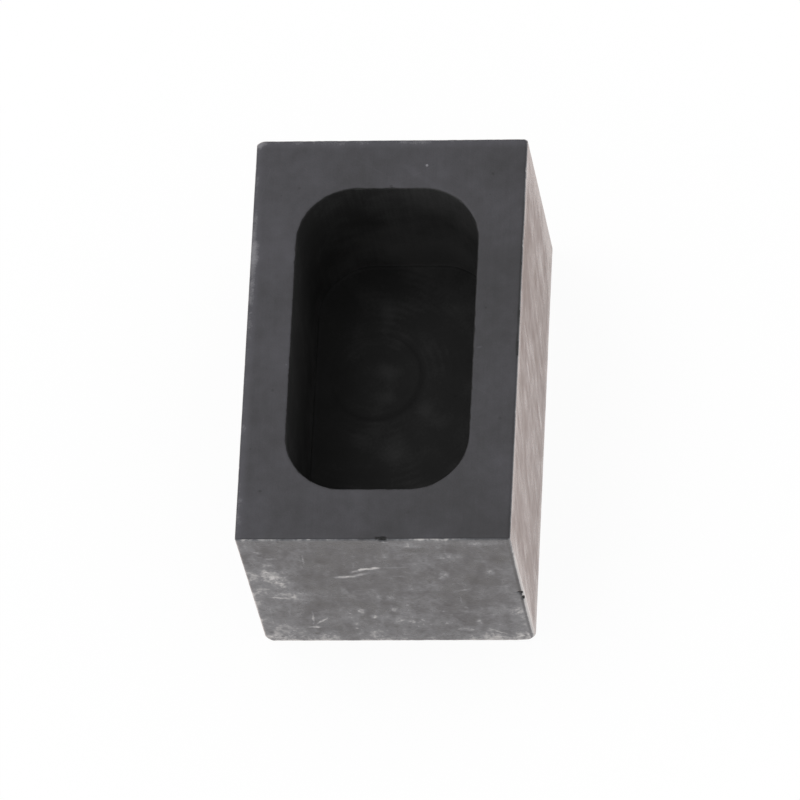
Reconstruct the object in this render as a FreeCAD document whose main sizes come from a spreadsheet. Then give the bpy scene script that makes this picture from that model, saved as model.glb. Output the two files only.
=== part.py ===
import FreeCAD, Part
import math
import os

import Sketcher
from FreeCAD import Placement, Rotation, Vector

# Graphite crucible: a block of dense pressed graphite with one blind cavity milled into its top.
# Frame: origin in the middle of the foot, +X to the right, +Y to the back, +Z up. Millimetres.

# Driving sizes: the space for the melt, the walls round it, and what tools and wear did to them
SIZES = (
    ("cavity_width", 25.0, "cavity from wall to wall along X"),
    ("cavity_length", 45.0, "cavity from wall to wall along Y"),
    ("cavity_depth", 25.0, "cavity from its floor to the rim"),
    ("cavity_corner_radius", 8.0, "the four upright corners of the cavity"),
    ("side_wall", 6.25, "thickness of the two long walls"),
    ("end_wall", 7.5, "thickness of the two short walls"),
    ("floor_thickness", 10.0, "graphite under the cavity"),
    ("floor_edge_radius", 0.5, "where the walls of the cavity meet its floor"),
    ("mouth_break", 0.2, "bevel round the mouth of the cavity"),
    ("arris_radius", 0.3, "rounding of the block's outer edges"),
    ("cutter_mark_radius", 6.5, "middle of the ring that the end mill cut where it entered the floor"),
    ("cutter_mark_width", 0.6, "width of that ring"),
    ("cutter_mark_depth", 0.1, "depth of that ring"),
    ("cutter_mark_left", 4.0, "middle of the ring, left of the middle of the block"),
    ("cutter_mark_back", 5.7, "middle of the ring, behind the middle of the block"),
    ("worn_foot_left", 1.0, "worn front left corner of the foot, along each edge"),
    ("worn_foot_right", 1.4, "worn front right corner of the foot, along each edge"),
    ("worn_rim_left", 0.9, "worn back left corner of the rim, along each edge"),
)

# The block's outside follows from the space inside and the walls
HALF_WIDTH = "(sizes.cavity_width / 2 + sizes.side_wall)"
HALF_LENGTH = "(sizes.cavity_length / 2 + sizes.end_wall)"
HEIGHT = "(sizes.cavity_depth + sizes.floor_thickness)"

# Two lengths closer than this are the same, and so are two volumes within this share
SAME_LENGTH = 1e-6
SAME_VOLUME_SHARE = 1e-6

doc = FreeCAD.newDocument("graphite_crucible")
sheet = doc.addObject("Spreadsheet::Sheet", "sizes")
for row, (alias, value, meaning) in enumerate(SIZES, start=1):
    sheet.set(f"A{row}", alias)
    sheet.set(f"B{row}", str(value))
    sheet.set(f"C{row}", meaning)
    sheet.setAlias(f"B{row}", alias)
doc.recompute()

half_width = sheet.cavity_width / 2 + sheet.side_wall
half_length = sheet.cavity_length / 2 + sheet.end_wall
height = sheet.cavity_depth + sheet.floor_thickness

# The ends of a line or arc, the middle of an arc, and the sketch's own origin, as constraints name them
START, END, MIDDLE = range(1, 4)
SKETCH_ORIGIN = (-1, 1)


def level_sketch(body, name, level):
    """An empty sketch that lies level, at a height given as an expression."""
    plane = next(part for part in body.Origin.OriginFeatures if part.Role == "XY_Plane")
    sketch = body.newObject("Sketcher::SketchObject", name)
    sketch.AttachmentSupport = (plane, [""])
    sketch.MapMode = "FlatFace"
    sketch.setExpression("AttachmentOffset.Base.z", level)
    return sketch


def constrain(sketch, kind, *where, name=None, bound_to=None):
    """Adds one constraint, and binds it by name to an expression of the sheet."""
    index = sketch.addConstraint(Sketcher.Constraint(kind, *where))
    if name:
        sketch.renameConstraint(index, name)
        sketch.setExpression(f"Constraints.{name}", bound_to)


def draw_rectangle(sketch, width, length):
    """A rectangle round the sketch's origin. Its size is (value, expression) each way."""
    x = width[0] / 2
    y = length[0] / 2
    corners = [Vector(-x, -y), Vector(x, -y), Vector(x, y), Vector(-x, y)]
    front, right, back, left = [
        sketch.addGeometry(Part.LineSegment(corners[i], corners[(i + 1) % 4])) for i in range(4)
    ]
    sides = [front, right, back, left]
    for i in range(4):
        constrain(sketch, "Coincident", sides[i], END, sides[(i + 1) % 4], START)
    for side in (front, back):
        constrain(sketch, "Horizontal", side)
    for side in (left, right):
        constrain(sketch, "Vertical", side)
    constrain(sketch, "Symmetric", front, START, back, START, *SKETCH_ORIGIN)
    constrain(sketch, "DistanceX", front, START, front, END, width[0], name="width", bound_to=width[1])
    constrain(sketch, "DistanceY", right, START, right, END, length[0], name="length", bound_to=length[1])


def draw_rounded_rectangle(sketch, width, length, radius):
    """The same with four equal round corners: a side, then its corner, all the way round."""
    x = width[0] / 2
    y = length[0] / 2
    r = radius[0]
    sides = []
    arcs = []
    for i, (a, b) in enumerate(((x, y), (y, x), (x, y), (y, x))):
        turn = Rotation(Vector(0, 0, 1), 90 * i)
        line = Part.LineSegment(turn.multVec(Vector(r - a, -b)), turn.multVec(Vector(a - r, -b)))
        circle = Part.Circle(turn.multVec(Vector(a - r, r - b)), Vector(0, 0, 1), r)
        arc = Part.ArcOfCircle(circle, (i - 1) * math.pi / 2, i * math.pi / 2)
        sides.append(sketch.addGeometry(line))
        arcs.append(sketch.addGeometry(arc))
    for i in range(4):
        constrain(sketch, "Tangent", sides[i], END, arcs[i], START)
        constrain(sketch, "Tangent", arcs[i], END, sides[(i + 1) % 4], START)
    front, right, back, left = sides
    for side in (front, back):
        constrain(sketch, "Horizontal", side)
    for side in (left, right):
        constrain(sketch, "Vertical", side)
    for arc in arcs[1:]:
        constrain(sketch, "Equal", arcs[0], arc)
    constrain(sketch, "Symmetric", arcs[0], MIDDLE, arcs[2], MIDDLE, *SKETCH_ORIGIN)
    constrain(sketch, "DistanceX", left, START, right, START, width[0], name="width", bound_to=width[1])
    constrain(sketch, "DistanceY", front, START, back, START, length[0], name="length", bound_to=length[1])
    constrain(sketch, "Radius", arcs[0], r, name="corner", bound_to=radius[1])


def edges_of(feature, wanted):
    """Names of the feature's edges that pass a test."""
    edges = feature.Shape.Edges
    return [f"Edge{number}" for number, edge in enumerate(edges, start=1) if wanted(edge)]


def lies_level_at(edge, level):
    box = edge.BoundBox
    return abs(box.ZMin - level) < SAME_LENGTH and abs(box.ZMax - level) < SAME_LENGTH


def is_outer(edge):
    """True for the twelve edges where two of the block's outer faces meet."""
    middle = edge.BoundBox.Center
    on_side = abs(abs(middle.x) - half_width) < SAME_LENGTH
    on_end = abs(abs(middle.y) - half_length) < SAME_LENGTH
    on_rim_or_foot = abs(middle.z) < SAME_LENGTH or abs(middle.z - height) < SAME_LENGTH
    return on_side + on_end + on_rim_or_foot == 2


def expect_cut(feature, before, volume):
    """Stops if a feature took away another volume than it should."""
    taken = before.Shape.Volume - feature.Shape.Volume
    if abs(taken - volume) > SAME_VOLUME_SHARE * volume:
        raise RuntimeError(f"{feature.Name} took {taken:.4f} mm3 away, not {volume:.4f}")


# Crucible block, cut from one blank
block = doc.addObject("PartDesign::Body", "crucible_block")
block.Label = "crucible_block"

# Blank: sawn and milled square
blank_outline = level_sketch(block, "blank_outline", "0")
draw_rectangle(
    blank_outline,
    (2 * half_width, f"2 * {HALF_WIDTH}"),
    (2 * half_length, f"2 * {HALF_LENGTH}"),
)
blank = block.newObject("PartDesign::Pad", "blank")
blank.Profile = blank_outline
blank.setExpression("Length", HEIGHT)
doc.recompute()

# Cavity: upright walls, four equal round corners, milled down from the rim
mouth_outline = level_sketch(block, "mouth_outline", HEIGHT)
draw_rounded_rectangle(
    mouth_outline,
    (sheet.cavity_width, "sizes.cavity_width"),
    (sheet.cavity_length, "sizes.cavity_length"),
    (sheet.cavity_corner_radius, "sizes.cavity_corner_radius"),
)
cavity = block.newObject("PartDesign::Pocket", "cavity")
cavity.Profile = mouth_outline
cavity.setExpression("Length", "sizes.cavity_depth")
doc.recompute()
corners_left = (4 - math.pi) * sheet.cavity_corner_radius**2
mouth_area = sheet.cavity_width * sheet.cavity_length - corners_left
expect_cut(cavity, blank, mouth_area * sheet.cavity_depth)

# Floor edge: the small radius that the end mill's worn tip leaves at the foot of the walls
floor_edge = block.newObject("PartDesign::Fillet", "floor_edge")
floor_edge.Base = (cavity, edges_of(cavity, lambda edge: lies_level_at(edge, sheet.floor_thickness)))
floor_edge.setExpression("Radius", "sizes.floor_edge_radius")
doc.recompute()

# Mouth: a fine bevel where the walls of the cavity meet the rim
mouth = block.newObject("PartDesign::Chamfer", "mouth")
mouth.Base = (
    floor_edge,
    edges_of(floor_edge, lambda edge: lies_level_at(edge, height) and not is_outer(edge)),
)
mouth.setExpression("Size", "sizes.mouth_break")
doc.recompute()

# Arrises: all twelve outer edges, rubbed off a little
arrises = block.newObject("PartDesign::Fillet", "arrises")
arrises.Base = (mouth, edges_of(mouth, is_outer))
arrises.setExpression("Radius", "sizes.arris_radius")
doc.recompute()

# Cutter mark: a shallow ring in the floor, left of the middle and behind it
mark_outline = level_sketch(block, "mark_outline", "sizes.floor_thickness")
mark_middle = Vector(-sheet.cutter_mark_left, sheet.cutter_mark_back)
inner_radius = sheet.cutter_mark_radius - sheet.cutter_mark_width / 2
outer_radius = sheet.cutter_mark_radius + sheet.cutter_mark_width / 2
inner_circle = mark_outline.addGeometry(Part.Circle(mark_middle, Vector(0, 0, 1), inner_radius))
outer_circle = mark_outline.addGeometry(Part.Circle(mark_middle, Vector(0, 0, 1), outer_radius))
constrain(mark_outline, "Coincident", inner_circle, MIDDLE, outer_circle, MIDDLE)
constrain(
    mark_outline, "DistanceX", inner_circle, MIDDLE, *SKETCH_ORIGIN, sheet.cutter_mark_left,
    name="left", bound_to="sizes.cutter_mark_left",
)
constrain(
    mark_outline, "DistanceY", *SKETCH_ORIGIN, inner_circle, MIDDLE, sheet.cutter_mark_back,
    name="back", bound_to="sizes.cutter_mark_back",
)
constrain(
    mark_outline, "Radius", inner_circle, inner_radius,
    name="inner", bound_to="sizes.cutter_mark_radius - sizes.cutter_mark_width / 2",
)
constrain(
    mark_outline, "Radius", outer_circle, outer_radius,
    name="outer", bound_to="sizes.cutter_mark_radius + sizes.cutter_mark_width / 2",
)
cutter_mark = block.newObject("PartDesign::Pocket", "cutter_mark")
cutter_mark.Profile = mark_outline
cutter_mark.setExpression("Length", "sizes.cutter_mark_depth")
doc.recompute()
ring_area = math.pi * (outer_radius**2 - inner_radius**2)
expect_cut(cutter_mark, arrises, ring_area * sheet.cutter_mark_depth)


def wear_corner(previous, name, side, end, top):
    """Breaks one corner of the block off flat, the same length along its three edges.

    side, end and top are -1 or 1: left or right, front or back, foot or rim.
    """
    leg = f"sizes.{name}"
    rim_or_foot = f"({HEIGHT} - {leg} / 3)" if top > 0 else f"{leg} / 3"
    sketch = level_sketch(block, f"{name}_outline", rim_or_foot)
    sketch.AttachmentOffset = Placement(Vector(), Rotation(Vector(0, 0, 1), Vector(side, end, top)))
    sketch.setExpression("AttachmentOffset.Base.x", f"{side} * ({HALF_WIDTH} - {leg} / 3)")
    sketch.setExpression("AttachmentOffset.Base.y", f"{end} * ({HALF_LENGTH} - {leg} / 3)")
    size = sheet.getPropertyByName(name)
    circle = sketch.addGeometry(Part.Circle(Vector(), Vector(0, 0, 1), size))
    constrain(sketch, "Coincident", circle, MIDDLE, *SKETCH_ORIGIN)
    constrain(sketch, "Radius", circle, size, name="reach", bound_to=leg)
    broken = block.newObject("PartDesign::Pocket", name)
    broken.Profile = sketch
    broken.Reversed = True
    broken.setExpression("Length", leg)
    doc.recompute()
    whole_corner = size**3 / 6
    if not 0 < previous.Shape.Volume - broken.Shape.Volume < whole_corner:
        raise RuntimeError(f"{name} didn't take a corner off")
    return broken


worn = wear_corner(cutter_mark, "worn_foot_left", -1, -1, -1)
worn = wear_corner(worn, "worn_foot_right", 1, -1, -1)
worn = wear_corner(worn, "worn_rim_left", -1, 1, 1)

block.Tip = worn
block.Placement = Placement()
doc.recompute()

for item in doc.Objects:
    if "Invalid" in item.State or "Error" in item.State:
        raise RuntimeError(f"{item.Name} failed: {item.State}")

# Write the one sub-part
os.makedirs("parts", exist_ok=True)
for piece in (block,):
    shape = piece.Shape
    if shape.isNull() or not shape.isValid() or len(shape.Solids) != 1:
        raise RuntimeError(f"{piece.Label} isn't one valid solid")
    shape.exportStep(os.path.join("parts", f"{piece.Label}.step"))
    box = shape.BoundBox
    print(f"{piece.Label}: {box.XLength:.2f} x {box.YLength:.2f} x {box.ZLength:.2f} mm, {shape.Volume:.1f} mm3")
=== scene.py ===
import math

import bpy
import numpy as np
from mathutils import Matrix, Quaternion, Vector, noise


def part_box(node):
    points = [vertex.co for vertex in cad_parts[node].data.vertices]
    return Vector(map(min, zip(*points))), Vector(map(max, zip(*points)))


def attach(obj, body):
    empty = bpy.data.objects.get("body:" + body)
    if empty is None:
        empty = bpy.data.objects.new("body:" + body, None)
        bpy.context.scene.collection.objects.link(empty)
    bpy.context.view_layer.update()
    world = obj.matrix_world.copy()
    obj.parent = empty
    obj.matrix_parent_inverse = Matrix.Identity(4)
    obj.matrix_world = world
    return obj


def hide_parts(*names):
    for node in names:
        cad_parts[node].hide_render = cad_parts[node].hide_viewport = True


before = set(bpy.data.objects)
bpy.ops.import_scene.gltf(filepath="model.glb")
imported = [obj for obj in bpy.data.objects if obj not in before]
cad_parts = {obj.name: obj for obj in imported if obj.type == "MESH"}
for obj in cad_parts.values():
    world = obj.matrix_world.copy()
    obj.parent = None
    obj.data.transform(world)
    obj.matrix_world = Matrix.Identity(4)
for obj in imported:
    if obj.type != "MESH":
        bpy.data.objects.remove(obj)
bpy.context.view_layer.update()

# The look of a graphite crucible: a block of pressed graphite with a milled cavity.
# Sizes are in millimetres, and MM turns them to metres.
MM = 0.001

# The block's outside, from the upper corner of its box in the frame
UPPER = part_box("crucible_block")[1]
HALF_WIDTH = UPPER.x / MM
HALF_LENGTH = UPPER.y / MM
HEIGHT = UPPER.z / MM

# The cavity and the small roundings, as the block was milled
CAVITY_HALF_WIDTH = 12.5
CAVITY_HALF_LENGTH = 22.5
CAVITY_CORNER = 8.0
FLOOR_LEVEL = 10.0
FLOOR_EDGE = 0.5
MOUTH_BREAK = 0.2
# A point on the mouth's bevel: how far in from the rim's edge, and how far down
BEVEL_MIDDLE = (0.12, 0.06)
ARRIS = 0.3

# The ring that the end mill cut where it entered the cavity floor
MARK_CENTRE = Vector((-4.0, 5.7))
MARK_RADIUS = 6.5
MARK_WIDTH = 0.7
MARK_DEPTH = 0.1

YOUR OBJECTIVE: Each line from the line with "# Write the one sub-part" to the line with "if empty is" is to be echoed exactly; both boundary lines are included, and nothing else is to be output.

TASK RESPONSE:
# Write the one sub-part
os.makedirs("parts", exist_ok=True)
for piece in (block,):
    shape = piece.Shape
    if shape.isNull() or not shape.isValid() or len(shape.Solids) != 1:
        raise RuntimeError(f"{piece.Label} isn't one valid solid")
    shape.exportStep(os.path.join("parts", f"{piece.Label}.step"))
    box = shape.BoundBox
    print(f"{piece.Label}: {box.XLength:.2f} x {box.YLength:.2f} x {box.ZLength:.2f} mm, {shape.Volume:.1f} mm3")
=== scene.py ===
import math

import bpy
import numpy as np
from mathutils import Matrix, Quaternion, Vector, noise


def part_box(node):
    points = [vertex.co for vertex in cad_parts[node].data.vertices]
    return Vector(map(min, zip(*points))), Vector(map(max, zip(*points)))


def attach(obj, body):
    empty = bpy.data.objects.get("body:" + body)
    if empty is None:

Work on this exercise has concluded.